There is also the practical application of something akin to rocket science and quantum physics known as music theory. This will allow a well-practiced player to add notes, accomplish five-fingered chords with both hands, and transpose lyrics to suit off-key vocalists.

Music Theory is hateful to understand and takes some folks years to grasp. Nevertheless, my overall plan was working according to Hoyle.

The twice weekly training at Ms. Reese’s house and the daily practice on the upright piano in the den alleviated some of the focus on my immature shortcomings.

Suddenly I had a gimmick that made me a more worthwhile little boy. Playing for Sunday school at the Lutheran Church was as natural as riding a bike. I thought nothing of it.

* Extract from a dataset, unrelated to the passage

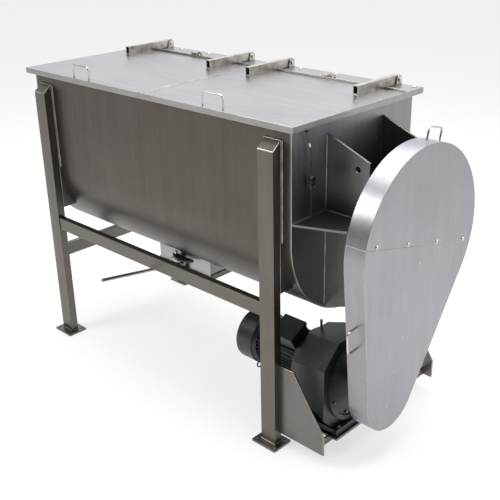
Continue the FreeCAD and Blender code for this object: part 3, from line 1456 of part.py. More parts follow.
def cord(name, points):
    """A cord's tube: straight runs joined by tangent arcs as large as the runs allow."""
    edges, radii = [], []
    start = points[0]
    for before, corner, after in zip(points, points[1:], points[2:]):
        arriving, leaving = corner - before, after - corner
        half_turn = arriving.getAngle(leaving) / 2
        reach = 0.45 * min(arriving.Length, leaving.Length)
        radius = reach / math.tan(half_turn)
        arriving.normalize()
        leaving.normalize()
        inward = leaving - arriving
        inward.normalize()
        entry, leave = corner - arriving * reach, corner + leaving * reach
        middle = corner + inward * (radius / math.cos(half_turn) - radius)
        edges.append(Part.LineSegment(start, entry).toShape())
        edges.append(Part.Arc(entry, middle, leave).toShape())
        radii.append(round(radius, 1))
        start = leave
    edges.append(Part.LineSegment(start, points[-1]).toShape())
    path = Part.Wire(edges)
    along = Rotation(Vector(0, 0, 1), points[1] - points[0])
    rim_points = [points[0] + along.multVec(Vector(a.value, b.value, 0))
                  for a, b in polygon(8, d.cord_radius)]
    section = Part.makePolygon(rim_points + rim_points[:1])
    tube_piece = new("Part::Feature", name)
    tube_piece.Shape = path.makePipeShell([section], True, False)
    expected = path.Length * Part.Face(section).Area
    print("%s radii %s, volume %.3f of its section times its length"
          % (name, radii, tube_piece.Shape.Volume / expected))
    return put(tube_piece)


hank_top, hank_foot = gland_foot - 168, gland_foot - 216
upper_route = [Vector(807, -305, 1310), Vector(808, -303, 1290), Vector(812, -292, 1262),
               Vector(816, -283, 1225), Vector(814, -279, 1185), Vector(810, -277, 1142)]
tail_route = [Vector(810, -276, 1094), Vector(811, -278, 1060), Vector(812, -281, 1020),
              Vector(812, -284, 990)]
node("interlock_cord", group("cord_runs", cord("cord_upper", upper_route),
                             cord("cord_tail", tail_route)))
hank_outline = [(-284, hank_foot), (-270, hank_foot), (-263, hank_foot + 7), (-263, hank_top - 7),
                (-270, hank_top), (-284, hank_top), (-291, hank_top - 7), (-291, hank_foot + 7)]
node("cord_hank", prism("hank", "YZ_Plane", hank_outline, half_length + 11, half_length + 19))

# ---------------------------------------------------------------- origin, checks and files
doc.recompute()
boxes = [thing.Shape.optimalBoundingBox(False) for thing in nodes.values()]
origin_x = -(min(b.XMin for b in boxes) + max(b.XMax for b in boxes)) / 2
origin_y = -(min(b.YMin for b in boxes) + max(b.YMax for b in boxes)) / 2
for row, amount in enumerate((origin_x, origin_y), start=origin_row):
    sheet.set("B%d" % row, "%.6f" % amount)
doc.recompute()

for thing in doc.Objects:
    if "Invalid" in thing.State or "Error" in thing.State:
        raise RuntimeError("%s failed: %s" % (thing.Name, thing.State))
for name, thing in nodes.items():
    if thing.Shape.isNull() or not thing.Shape.isValid():
        raise RuntimeError("%s has no valid shape" % name)
    if not thing.Shape.Solids:
        raise RuntimeError("%s holds no solid" % name)

os.makedirs("parts", exist_ok=True)
for name, thing in nodes.items():
    thing.Shape.exportStep("parts/%s.step" % name)
    print("%-28s %3d solids %10.1f cm3" % (name, len(thing.Shape.Solids), thing.Shape.Volume / 1000))
print("%d nodes, origin shift %.4f %.4f" % (len(nodes), origin_x, origin_y))
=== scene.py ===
# %% [markdown]
# # A ribbon blender in brushed stainless steel
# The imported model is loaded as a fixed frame.  Every piece below is placed by it, in metres.  The frame's box
# is measured at once.

# %% Load the frame
import json
import math

import bpy
from mathutils import Matrix, Vector

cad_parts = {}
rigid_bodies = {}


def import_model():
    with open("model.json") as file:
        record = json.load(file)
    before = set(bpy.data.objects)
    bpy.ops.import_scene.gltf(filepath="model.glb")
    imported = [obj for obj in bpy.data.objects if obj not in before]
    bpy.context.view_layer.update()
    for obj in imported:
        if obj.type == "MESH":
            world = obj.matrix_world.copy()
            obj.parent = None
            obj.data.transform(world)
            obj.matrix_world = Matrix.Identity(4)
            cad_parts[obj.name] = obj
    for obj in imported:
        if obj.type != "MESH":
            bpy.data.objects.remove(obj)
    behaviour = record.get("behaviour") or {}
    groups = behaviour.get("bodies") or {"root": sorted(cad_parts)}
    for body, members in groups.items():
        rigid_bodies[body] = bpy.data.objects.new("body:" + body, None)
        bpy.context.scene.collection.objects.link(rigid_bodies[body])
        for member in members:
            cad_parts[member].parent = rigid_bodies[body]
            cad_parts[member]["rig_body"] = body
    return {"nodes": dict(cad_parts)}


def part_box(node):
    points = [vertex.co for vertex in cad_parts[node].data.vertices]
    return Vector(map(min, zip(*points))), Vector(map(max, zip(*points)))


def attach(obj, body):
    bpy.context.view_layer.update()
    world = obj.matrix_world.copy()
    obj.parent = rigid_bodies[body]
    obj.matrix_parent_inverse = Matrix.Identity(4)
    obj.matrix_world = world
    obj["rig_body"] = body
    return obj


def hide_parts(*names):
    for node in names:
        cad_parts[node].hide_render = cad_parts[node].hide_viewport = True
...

By high school, I was playing for three church services a week. In those days, a lot of young people got married soon after graduation. The next reasonable occurrence was to play for my friend’s weddings.

By now I was hammering out Bach preludes and fugues and ripping up a pipe organ the way it was meant to be played. But I was no killer. I’d never be another Jerry Lee Lewis or Liberace. I needed sheet music.

I envied the people like Buddy Prause and his son Russell who could entertain all night with no written notes.

To me – such folks were the epic talented musicians. I was no more than a trained ape.

My eyes saw, brain processed, fingers moved, and hopefully, somebody was made happy.

My only talent was making a taught trade look like a God-given skill.

There are no regrets – only reality.